Hitler was predictably furious at this British checkmate. When he received word of the guarantee, he was in the Reich Chancellery in Berlin, and—as Admiral Wilhelm Canaris reported—he could barely contain his annoyance: “Hitler flew into a passion,” Canaris recalled. “With features distorted by fury, he had stormed up and down his room, pounded his fists on the marble table-top, and spewed forth a series of savage imprecations. Then, with his eyes flashing with an uncanny light, he had growled the threat: ‘I’ll brew them a devil’s potion.’”

The following day, before a mass rally at Wilhelmshaven, Hitler gave his public response. “No power on earth,” he warned, would be able to break German might, and if the Western Allies thought Germany would stand by while they marshaled their “satellite states” to act in their interests, then they were sorely mistaken. Hitler concluded ominously that “whoever declares himself willing to pull the chestnuts out of the fire for the great powers should expect to burn his fingers.”

At this point the idea of a new rapprochement with Moscow seems to have occurred to the leadership in Berlin. Initially intended as a petit jeu to intimidate the Poles, it was first aired in mid-April, with Hitler’s confederate Hermann Göring, rather than Ribbentrop, playing a key role. In his diary, Nazi ideologue Alfred Rosenberg wrote that he had spoken with Göring about the possibility of an alignment such as this. “When Germany’s life is at stake,” he wrote, “even a temporary association with Moscow must be contemplated.” Hitler was also lukewarm on the idea, reminding his ministers that he had “fought communism” all his life, but according to Ribbentrop, he changed his mind in early May, when he was shown footage at the Berghof of Stalin reviewing a military parade. Thereafter, Ribbentrop alleged, Hitler was intrigued, taking “a fancy” to Stalin’s face and saying that the Soviet leader looked “like a man one could do business with.” With that, Ribbentrop got permission to pursue his negotiations. It remained to be seen, however, whether the idea would gain any traction with the Soviets.

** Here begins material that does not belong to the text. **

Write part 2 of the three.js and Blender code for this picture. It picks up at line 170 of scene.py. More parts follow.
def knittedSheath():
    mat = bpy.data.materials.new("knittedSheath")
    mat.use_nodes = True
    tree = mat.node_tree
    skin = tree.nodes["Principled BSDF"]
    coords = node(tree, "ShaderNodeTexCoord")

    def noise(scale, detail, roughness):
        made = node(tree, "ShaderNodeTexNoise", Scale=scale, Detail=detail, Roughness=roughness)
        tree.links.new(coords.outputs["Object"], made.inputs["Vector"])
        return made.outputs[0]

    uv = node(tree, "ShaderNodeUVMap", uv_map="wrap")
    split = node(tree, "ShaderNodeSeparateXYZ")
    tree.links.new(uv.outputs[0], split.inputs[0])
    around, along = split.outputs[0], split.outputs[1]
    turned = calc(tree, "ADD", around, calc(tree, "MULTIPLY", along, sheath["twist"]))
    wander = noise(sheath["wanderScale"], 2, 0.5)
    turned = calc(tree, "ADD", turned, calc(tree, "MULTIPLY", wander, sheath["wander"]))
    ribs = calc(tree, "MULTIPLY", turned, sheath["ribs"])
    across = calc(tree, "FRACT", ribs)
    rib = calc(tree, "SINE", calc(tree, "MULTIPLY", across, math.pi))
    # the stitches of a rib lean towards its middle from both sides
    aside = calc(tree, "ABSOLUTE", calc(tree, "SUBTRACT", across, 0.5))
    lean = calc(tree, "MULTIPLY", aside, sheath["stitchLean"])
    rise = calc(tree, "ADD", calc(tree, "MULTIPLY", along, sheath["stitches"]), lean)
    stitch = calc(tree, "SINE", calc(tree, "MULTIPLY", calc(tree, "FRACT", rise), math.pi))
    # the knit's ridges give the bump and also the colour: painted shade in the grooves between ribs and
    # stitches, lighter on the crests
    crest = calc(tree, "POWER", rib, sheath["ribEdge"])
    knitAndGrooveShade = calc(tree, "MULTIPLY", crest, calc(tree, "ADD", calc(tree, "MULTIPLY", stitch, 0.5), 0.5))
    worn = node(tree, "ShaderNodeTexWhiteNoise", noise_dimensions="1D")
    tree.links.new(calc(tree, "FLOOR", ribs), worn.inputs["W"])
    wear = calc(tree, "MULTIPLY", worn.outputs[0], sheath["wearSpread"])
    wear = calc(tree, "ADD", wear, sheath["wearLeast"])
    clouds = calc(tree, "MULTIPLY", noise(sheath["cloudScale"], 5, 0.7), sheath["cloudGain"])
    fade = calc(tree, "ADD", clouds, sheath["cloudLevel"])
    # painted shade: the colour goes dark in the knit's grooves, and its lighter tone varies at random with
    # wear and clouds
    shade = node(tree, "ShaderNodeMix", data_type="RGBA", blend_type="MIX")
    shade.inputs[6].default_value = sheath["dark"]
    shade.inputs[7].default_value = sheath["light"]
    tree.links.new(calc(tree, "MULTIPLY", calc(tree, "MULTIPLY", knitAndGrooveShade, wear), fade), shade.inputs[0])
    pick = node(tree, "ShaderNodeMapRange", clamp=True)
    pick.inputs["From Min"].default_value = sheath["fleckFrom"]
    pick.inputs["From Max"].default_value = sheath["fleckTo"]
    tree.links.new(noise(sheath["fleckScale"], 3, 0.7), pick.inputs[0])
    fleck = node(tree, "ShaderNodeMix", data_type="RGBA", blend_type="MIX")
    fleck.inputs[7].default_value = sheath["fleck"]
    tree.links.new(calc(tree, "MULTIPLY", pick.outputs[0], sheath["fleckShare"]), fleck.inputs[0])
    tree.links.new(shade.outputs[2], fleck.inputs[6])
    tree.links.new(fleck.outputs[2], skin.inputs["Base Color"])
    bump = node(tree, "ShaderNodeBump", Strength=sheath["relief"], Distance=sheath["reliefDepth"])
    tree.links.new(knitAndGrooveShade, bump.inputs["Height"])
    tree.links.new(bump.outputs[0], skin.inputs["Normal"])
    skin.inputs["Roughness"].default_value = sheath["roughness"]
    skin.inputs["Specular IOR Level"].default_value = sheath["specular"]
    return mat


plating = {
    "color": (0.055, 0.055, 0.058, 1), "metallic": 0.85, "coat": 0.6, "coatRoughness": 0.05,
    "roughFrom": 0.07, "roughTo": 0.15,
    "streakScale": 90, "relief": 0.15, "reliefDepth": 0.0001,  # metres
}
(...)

In fact, the Soviet Union was ripe for a change of tack in foreign policy. A late convert to the principle of “collective security” to deter fascist aggression, it had hoped that concerted action—whether via the “Popular Front” policy of the Communist International, the so-called Comintern, or via the high ideals of the League of Nations, which it finally joined in 1934—might contain and defeat Hitler. By the spring of 1939, however, it had begun to shift its position. With “collective security” already discredited by the international failure to confront German expansionism or Italian aggression against Abyssinia, the Soviets were terminally disillusioned by the West’s lack of vigor at Munich and became increasingly convinced that the British and the French would be happy to cut a deal with Hitler at their expense. At around the same time as Göring was hatching his petit jeu, therefore, Stalin was open to new suggestions in foreign policy, even erring toward a new policy of unilateralism, in which practical bilateral arrangements would replace previous multilateral commitments.

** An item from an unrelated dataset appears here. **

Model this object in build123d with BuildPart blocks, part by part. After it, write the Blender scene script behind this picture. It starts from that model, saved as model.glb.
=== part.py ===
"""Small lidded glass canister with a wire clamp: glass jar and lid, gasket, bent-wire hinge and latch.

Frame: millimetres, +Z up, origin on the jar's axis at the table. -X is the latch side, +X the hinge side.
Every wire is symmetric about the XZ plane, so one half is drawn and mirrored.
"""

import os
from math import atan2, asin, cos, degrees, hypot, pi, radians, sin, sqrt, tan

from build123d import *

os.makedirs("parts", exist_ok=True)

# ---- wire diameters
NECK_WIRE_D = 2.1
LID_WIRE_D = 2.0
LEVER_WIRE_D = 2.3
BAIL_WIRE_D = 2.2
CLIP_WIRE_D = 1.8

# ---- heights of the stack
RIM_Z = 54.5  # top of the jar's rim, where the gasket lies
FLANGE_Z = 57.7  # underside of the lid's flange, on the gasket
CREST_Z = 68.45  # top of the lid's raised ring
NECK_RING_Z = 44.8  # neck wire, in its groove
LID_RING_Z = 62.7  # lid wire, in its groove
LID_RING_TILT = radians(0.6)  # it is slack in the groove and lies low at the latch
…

In a speech to the 18th Communist Party Congress on March 10, 1939, only days before Hitler sent his troops into Prague, Stalin had struck a novel note in vociferously attacking the West. A “new redivision of the world” was under way, he said, in which the “aggressor states” were gaining spheres of influence and colonies at the expense of the “nonaggressor states.” Yet, instead of standing up to aggression as the principles of collective security had proscribed, he explained, the British and the French were colluding with the aggressor states, drawing back and retreating, “making concession after concessioneager not to hinder [them] in their nefarious work.” Far from being motivated by mere cowardice, Stalin went on, the Western powers wanted to encourage the aggressors to become mired in a war with the Soviet Union, whereby both sides would “weaken and exhaust one another” until the “enfeebled belligerents” were ready to have conditions dictated to them once again by the capitalist world. This, he said, was the “true face” of “the policy of non-intervention.”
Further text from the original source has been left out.